Required work: Transcribe all of the material exactly, except for its pictures.

Information shown:
══════════

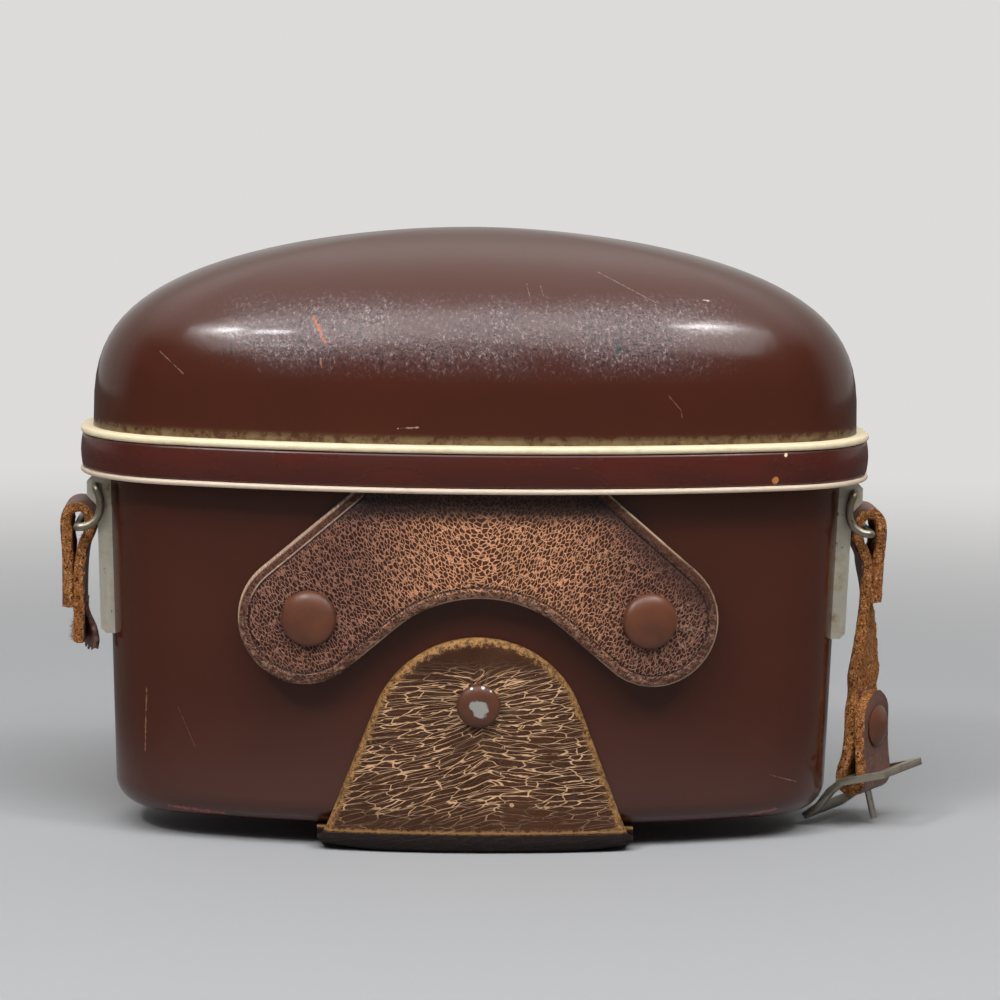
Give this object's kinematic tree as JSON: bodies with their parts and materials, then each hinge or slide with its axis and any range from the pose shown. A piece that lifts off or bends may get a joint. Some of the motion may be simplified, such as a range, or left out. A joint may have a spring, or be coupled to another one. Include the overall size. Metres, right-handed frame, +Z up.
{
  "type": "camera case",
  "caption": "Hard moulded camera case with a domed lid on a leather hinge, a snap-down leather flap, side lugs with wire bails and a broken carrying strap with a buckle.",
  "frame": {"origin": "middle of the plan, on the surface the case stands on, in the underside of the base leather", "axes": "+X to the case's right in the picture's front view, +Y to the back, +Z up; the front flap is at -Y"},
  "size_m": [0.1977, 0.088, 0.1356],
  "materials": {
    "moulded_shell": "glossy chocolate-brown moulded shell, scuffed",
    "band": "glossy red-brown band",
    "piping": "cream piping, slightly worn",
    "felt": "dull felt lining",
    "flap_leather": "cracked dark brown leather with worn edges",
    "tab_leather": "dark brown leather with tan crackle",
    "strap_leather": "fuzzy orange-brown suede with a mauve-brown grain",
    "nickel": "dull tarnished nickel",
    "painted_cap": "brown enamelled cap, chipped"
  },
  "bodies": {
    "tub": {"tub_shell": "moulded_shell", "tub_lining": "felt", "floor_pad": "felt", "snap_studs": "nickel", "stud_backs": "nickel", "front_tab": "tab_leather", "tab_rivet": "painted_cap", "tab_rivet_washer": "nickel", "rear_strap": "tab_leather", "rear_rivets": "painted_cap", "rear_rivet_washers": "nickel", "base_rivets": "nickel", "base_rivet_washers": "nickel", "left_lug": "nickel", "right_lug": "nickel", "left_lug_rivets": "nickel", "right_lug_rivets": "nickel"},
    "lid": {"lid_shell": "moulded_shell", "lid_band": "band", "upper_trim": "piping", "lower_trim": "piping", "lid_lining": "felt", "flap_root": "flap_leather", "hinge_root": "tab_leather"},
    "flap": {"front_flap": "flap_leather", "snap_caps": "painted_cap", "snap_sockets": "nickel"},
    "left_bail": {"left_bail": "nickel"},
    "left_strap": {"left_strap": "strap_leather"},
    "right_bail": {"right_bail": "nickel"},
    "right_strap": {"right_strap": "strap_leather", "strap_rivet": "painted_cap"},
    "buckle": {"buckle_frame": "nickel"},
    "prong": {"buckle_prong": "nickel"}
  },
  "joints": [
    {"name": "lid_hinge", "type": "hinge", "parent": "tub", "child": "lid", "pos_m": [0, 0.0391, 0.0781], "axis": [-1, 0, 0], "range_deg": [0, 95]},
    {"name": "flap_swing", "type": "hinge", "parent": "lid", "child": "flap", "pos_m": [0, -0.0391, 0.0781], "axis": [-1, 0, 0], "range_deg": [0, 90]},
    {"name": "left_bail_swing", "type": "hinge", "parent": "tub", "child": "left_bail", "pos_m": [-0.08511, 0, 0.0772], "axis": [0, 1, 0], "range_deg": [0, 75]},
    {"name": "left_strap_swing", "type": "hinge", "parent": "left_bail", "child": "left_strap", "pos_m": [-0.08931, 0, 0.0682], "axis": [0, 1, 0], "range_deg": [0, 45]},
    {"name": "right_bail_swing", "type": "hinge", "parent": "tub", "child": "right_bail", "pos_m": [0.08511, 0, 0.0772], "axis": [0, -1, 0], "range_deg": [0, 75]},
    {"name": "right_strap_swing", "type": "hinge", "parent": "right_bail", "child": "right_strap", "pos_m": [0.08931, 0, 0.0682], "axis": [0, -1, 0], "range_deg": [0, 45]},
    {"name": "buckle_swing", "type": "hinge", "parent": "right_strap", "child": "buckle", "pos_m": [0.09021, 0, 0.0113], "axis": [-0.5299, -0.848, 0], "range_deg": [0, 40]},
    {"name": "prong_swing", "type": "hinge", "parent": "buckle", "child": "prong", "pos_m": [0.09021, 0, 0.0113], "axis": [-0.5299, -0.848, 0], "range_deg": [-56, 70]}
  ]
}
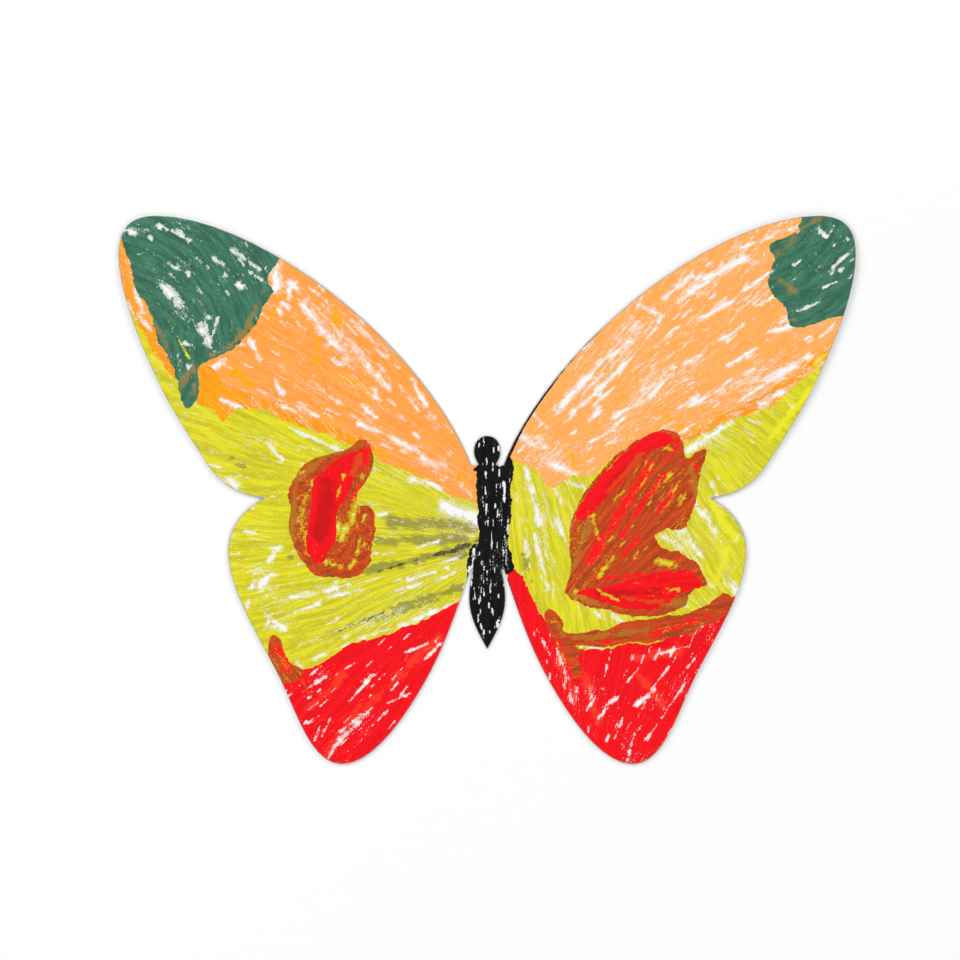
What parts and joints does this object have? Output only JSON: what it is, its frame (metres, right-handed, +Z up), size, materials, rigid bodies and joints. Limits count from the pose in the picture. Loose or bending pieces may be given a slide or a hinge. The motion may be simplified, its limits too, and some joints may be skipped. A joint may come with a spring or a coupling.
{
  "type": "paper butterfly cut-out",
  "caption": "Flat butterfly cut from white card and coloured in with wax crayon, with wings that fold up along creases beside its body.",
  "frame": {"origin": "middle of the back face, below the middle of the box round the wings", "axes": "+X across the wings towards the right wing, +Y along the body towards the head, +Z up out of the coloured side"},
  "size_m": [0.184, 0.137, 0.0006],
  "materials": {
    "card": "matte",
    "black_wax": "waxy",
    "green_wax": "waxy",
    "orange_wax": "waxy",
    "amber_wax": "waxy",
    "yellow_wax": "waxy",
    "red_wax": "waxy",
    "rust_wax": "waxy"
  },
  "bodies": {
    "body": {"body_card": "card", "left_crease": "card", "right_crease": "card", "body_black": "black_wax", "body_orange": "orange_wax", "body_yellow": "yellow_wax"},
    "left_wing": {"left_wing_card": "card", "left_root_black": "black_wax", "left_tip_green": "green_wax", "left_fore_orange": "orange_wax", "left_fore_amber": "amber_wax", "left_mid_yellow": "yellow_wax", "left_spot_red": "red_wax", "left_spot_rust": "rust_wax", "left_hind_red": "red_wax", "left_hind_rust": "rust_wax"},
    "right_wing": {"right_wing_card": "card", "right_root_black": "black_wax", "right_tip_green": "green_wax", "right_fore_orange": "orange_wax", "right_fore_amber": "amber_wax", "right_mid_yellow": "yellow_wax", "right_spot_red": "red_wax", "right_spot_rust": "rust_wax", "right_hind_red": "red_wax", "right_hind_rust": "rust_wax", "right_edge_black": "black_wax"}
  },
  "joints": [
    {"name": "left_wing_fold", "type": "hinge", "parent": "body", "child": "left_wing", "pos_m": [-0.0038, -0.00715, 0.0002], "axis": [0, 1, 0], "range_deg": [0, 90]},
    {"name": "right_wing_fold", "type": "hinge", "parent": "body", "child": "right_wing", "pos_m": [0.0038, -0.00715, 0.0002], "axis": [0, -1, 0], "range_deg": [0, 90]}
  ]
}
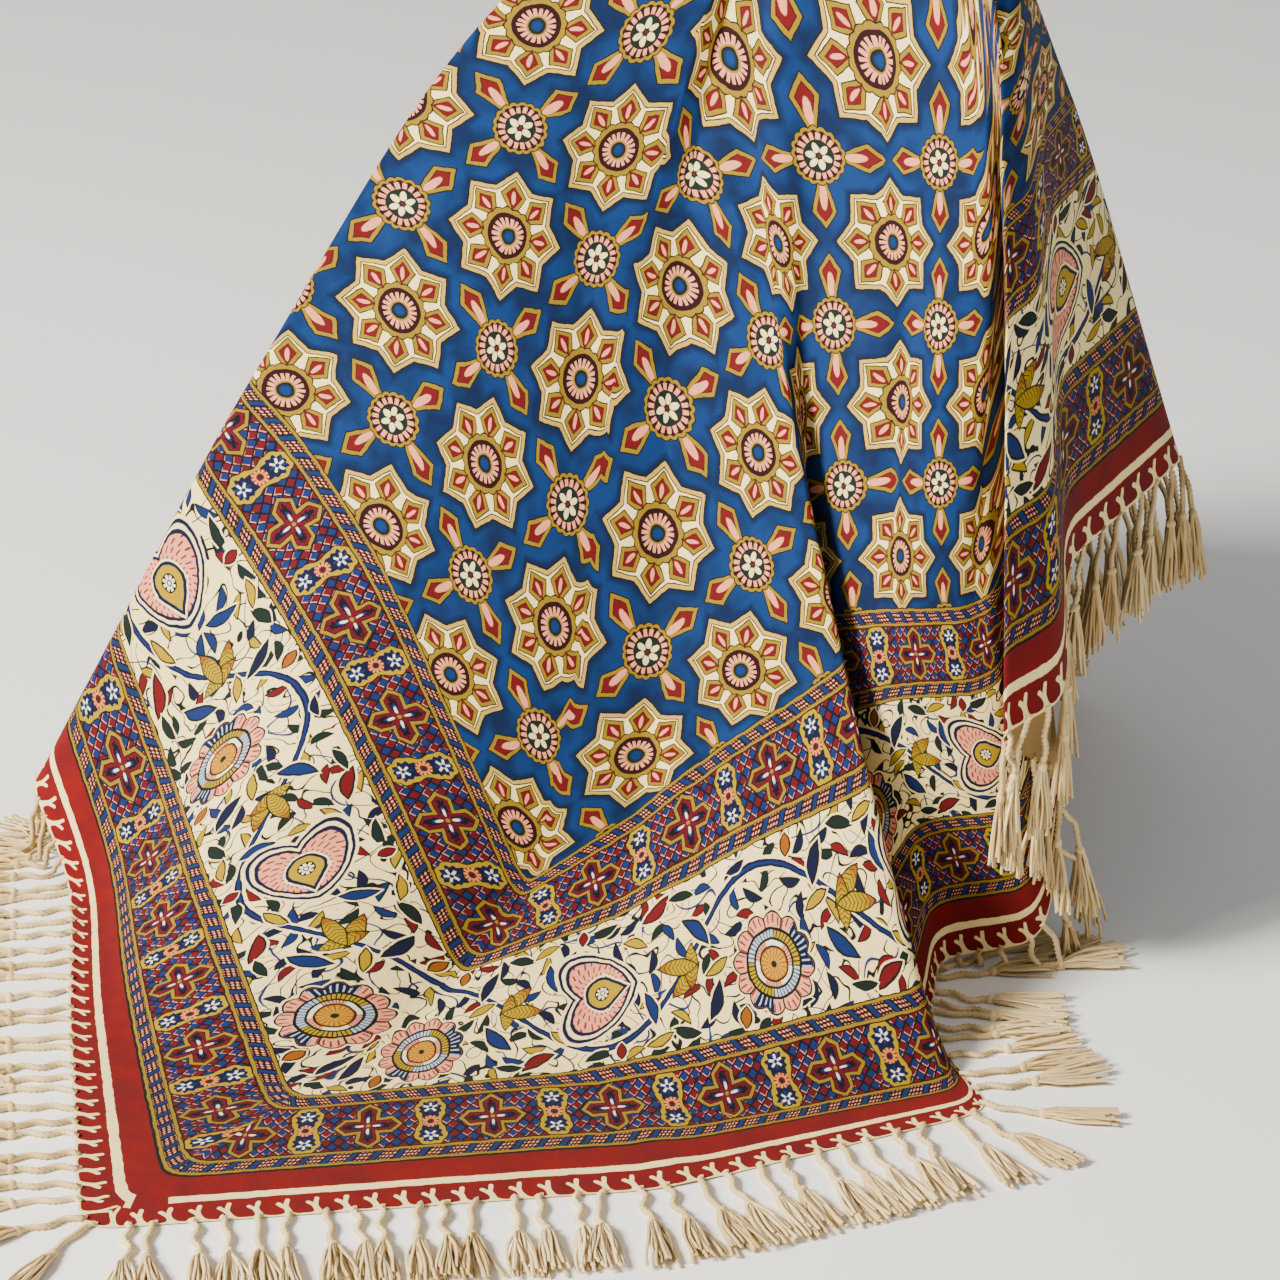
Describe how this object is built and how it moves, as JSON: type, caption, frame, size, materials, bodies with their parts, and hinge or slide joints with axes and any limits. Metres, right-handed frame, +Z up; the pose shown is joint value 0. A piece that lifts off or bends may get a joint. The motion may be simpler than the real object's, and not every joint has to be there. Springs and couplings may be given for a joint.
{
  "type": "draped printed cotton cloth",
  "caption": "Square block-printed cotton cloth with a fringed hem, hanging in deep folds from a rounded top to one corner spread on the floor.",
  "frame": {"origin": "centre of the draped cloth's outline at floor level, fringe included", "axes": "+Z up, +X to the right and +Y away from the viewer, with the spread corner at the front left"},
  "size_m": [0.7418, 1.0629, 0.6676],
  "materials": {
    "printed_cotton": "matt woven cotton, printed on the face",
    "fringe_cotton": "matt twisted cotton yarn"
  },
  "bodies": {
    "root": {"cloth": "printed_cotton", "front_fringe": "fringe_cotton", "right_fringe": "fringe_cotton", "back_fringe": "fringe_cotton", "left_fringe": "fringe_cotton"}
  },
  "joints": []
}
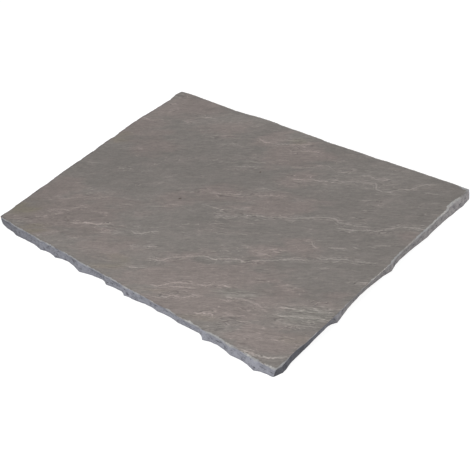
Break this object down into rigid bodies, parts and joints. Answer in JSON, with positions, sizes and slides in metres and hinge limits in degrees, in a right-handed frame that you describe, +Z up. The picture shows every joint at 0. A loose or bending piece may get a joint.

══════════

Task answer:
Give this object's kinematic tree as JSON: bodies with their parts and materials, then each hinge or slide with its axis and any range from the pose shown. A piece that lifts off or bends may get a joint. Some of the motion may be simplified, such as a range, or left out. A joint may have a spring, or be coupled to another one. Include the overall size. Metres, right-handed frame, +Z up.
{
  "type": "camera case",
  "caption": "Hard moulded camera case with a domed lid on a leather hinge, a snap-down leather flap, side lugs with wire bails and a broken carrying strap with a buckle.",
  "frame": {"origin": "middle of the plan, on the surface the case stands on, in the underside of the base leather", "axes": "+X to the case's right in the picture's front view, +Y to the back, +Z up; the front flap is at -Y"},
  "size_m": [0.1977, 0.088, 0.1356],
  "materials": {
    "moulded_shell": "glossy chocolate-brown moulded shell, scuffed",
    "band": "glossy red-brown band",
    "piping": "cream piping, slightly worn",
    "felt": "dull felt lining",
    "flap_leather": "cracked dark brown leather with worn edges",
    "tab_leather": "dark brown leather with tan crackle",
    "strap_leather": "fuzzy orange-brown suede with a mauve-brown grain",
    "nickel": "dull tarnished nickel",
    "painted_cap": "brown enamelled cap, chipped"
  },
  "bodies": {
    "tub": {"tub_shell": "moulded_shell", "tub_lining": "felt", "floor_pad": "felt", "snap_studs": "nickel", "stud_backs": "nickel", "front_tab": "tab_leather", "tab_rivet": "painted_cap", "tab_rivet_washer": "nickel", "rear_strap": "tab_leather", "rear_rivets": "painted_cap", "rear_rivet_washers": "nickel", "base_rivets": "nickel", "base_rivet_washers": "nickel", "left_lug": "nickel", "right_lug": "nickel", "left_lug_rivets": "nickel", "right_lug_rivets": "nickel"},
    "lid": {"lid_shell": "moulded_shell", "lid_band": "band", "upper_trim": "piping", "lower_trim": "piping", "lid_lining": "felt", "flap_root": "flap_leather", "hinge_root": "tab_leather"},
    "flap": {"front_flap": "flap_leather", "snap_caps": "painted_cap", "snap_sockets": "nickel"},
    "left_bail": {"left_bail": "nickel"},
    "left_strap": {"left_strap": "strap_leather"},
    "right_bail": {"right_bail": "nickel"},
    "right_strap": {"right_strap": "strap_leather", "strap_rivet": "painted_cap"},
    "buckle": {"buckle_frame": "nickel"},
    "prong": {"buckle_prong": "nickel"}
  },
  "joints": [
    {"name": "lid_hinge", "type": "hinge", "parent": "tub", "child": "lid", "pos_m": [0, 0.0391, 0.0781], "axis": [-1, 0, 0], "range_deg": [0, 95]},
    {"name": "flap_swing", "type": "hinge", "parent": "lid", "child": "flap", "pos_m": [0, -0.0391, 0.0781], "axis": [-1, 0, 0], "range_deg": [0, 90]},
    {"name": "left_bail_swing", "type": "hinge", "parent": "tub", "child": "left_bail", "pos_m": [-0.08511, 0, 0.0772], "axis": [0, 1, 0], "range_deg": [0, 75]},
    {"name": "left_strap_swing", "type": "hinge", "parent": "left_bail", "child": "left_strap", "pos_m": [-0.08931, 0, 0.0682], "axis": [0, 1, 0], "range_deg": [0, 45]},
    {"name": "right_bail_swing", "type": "hinge", "parent": "tub", "child": "right_bail", "pos_m": [0.08511, 0, 0.0772], "axis": [0, -1, 0], "range_deg": [0, 75]},
    {"name": "right_strap_swing", "type": "hinge", "parent": "right_bail", "child": "right_strap", "pos_m": [0.08931, 0, 0.0682], "axis": [0, -1, 0], "range_deg": [0, 45]},
    {"name": "buckle_swing", "type": "hinge", "parent": "right_strap", "child": "buckle", "pos_m": [0.09021, 0, 0.0113], "axis": [-0.5299, -0.848, 0], "range_deg": [0, 40]},
    {"name": "prong_swing", "type": "hinge", "parent": "buckle", "child": "prong", "pos_m": [0.09021, 0, 0.0113], "axis": [-0.5299, -0.848, 0], "range_deg": [-56, 70]}
  ]
}
What parts and joints does this object have? Output only JSON: what it is, its frame (metres, right-handed, +Z up), size, materials, rigid bodies and joints. Limits count from the pose in the picture. Loose or bending pieces may be given a slide or a hinge. The motion may be simplified, its limits too, and some joints may be skipped. A joint may come with a spring or a coupling.
{
  "type": "paper butterfly cut-out",
  "caption": "Flat butterfly cut from white card and coloured in with wax crayon, with wings that fold up along creases beside its body.",
  "frame": {"origin": "middle of the back face, below the middle of the box round the wings", "axes": "+X across the wings towards the right wing, +Y along the body towards the head, +Z up out of the coloured side"},
  "size_m": [0.184, 0.137, 0.0006],
  "materials": {
    "card": "matte",
    "black_wax": "waxy",
    "green_wax": "waxy",
    "orange_wax": "waxy",
    "amber_wax": "waxy",
    "yellow_wax": "waxy",
    "red_wax": "waxy",
    "rust_wax": "waxy"
  },
  "bodies": {
    "body": {"body_card": "card", "left_crease": "card", "right_crease": "card", "body_black": "black_wax", "body_orange": "orange_wax", "body_yellow": "yellow_wax"},
    "left_wing": {"left_wing_card": "card", "left_root_black": "black_wax", "left_tip_green": "green_wax", "left_fore_orange": "orange_wax", "left_fore_amber": "amber_wax", "left_mid_yellow": "yellow_wax", "left_spot_red": "red_wax", "left_spot_rust": "rust_wax", "left_hind_red": "red_wax", "left_hind_rust": "rust_wax"},
    "right_wing": {"right_wing_card": "card", "right_root_black": "black_wax", "right_tip_green": "green_wax", "right_fore_orange": "orange_wax", "right_fore_amber": "amber_wax", "right_mid_yellow": "yellow_wax", "right_spot_red": "red_wax", "right_spot_rust": "rust_wax", "right_hind_red": "red_wax", "right_hind_rust": "rust_wax", "right_edge_black": "black_wax"}
  },
  "joints": [
    {"name": "left_wing_fold", "type": "hinge", "parent": "body", "child": "left_wing", "pos_m": [-0.0038, -0.00715, 0.0002], "axis": [0, 1, 0], "range_deg": [0, 90]},
    {"name": "right_wing_fold", "type": "hinge", "parent": "body", "child": "right_wing", "pos_m": [0.0038, -0.00715, 0.0002], "axis": [0, -1, 0], "range_deg": [0, 90]}
  ]
}
Describe how this object is built and how it moves, as JSON: type, caption, frame, size, materials, bodies with their parts, and hinge or slide joints with axes and any limits. Metres, right-handed frame, +Z up; the pose shown is joint value 0. A piece that lifts off or bends may get a joint. The motion may be simpler than the real object's, and not every joint has to be there. Springs and couplings may be given for a joint.
{
  "type": "draped printed cotton cloth",
  "caption": "Square block-printed cotton cloth with a fringed hem, hanging in deep folds from a rounded top to one corner spread on the floor.",
  "frame": {"origin": "centre of the draped cloth's outline at floor level, fringe included", "axes": "+Z up, +X to the right and +Y away from the viewer, with the spread corner at the front left"},
  "size_m": [0.7418, 1.0629, 0.6676],
  "materials": {
    "printed_cotton": "matt woven cotton, printed on the face",
    "fringe_cotton": "matt twisted cotton yarn"
  },
  "bodies": {
    "root": {"cloth": "printed_cotton", "front_fringe": "fringe_cotton", "right_fringe": "fringe_cotton", "back_fringe": "fringe_cotton", "left_fringe": "fringe_cotton"}
  },
  "joints": []
}
Break this object down into rigid bodies, parts and joints. Answer in JSON, with positions, sizes and slides in metres and hinge limits in degrees, in a right-handed frame that you describe, +Z up. The picture shows every joint at 0. A loose or bending piece may get a joint.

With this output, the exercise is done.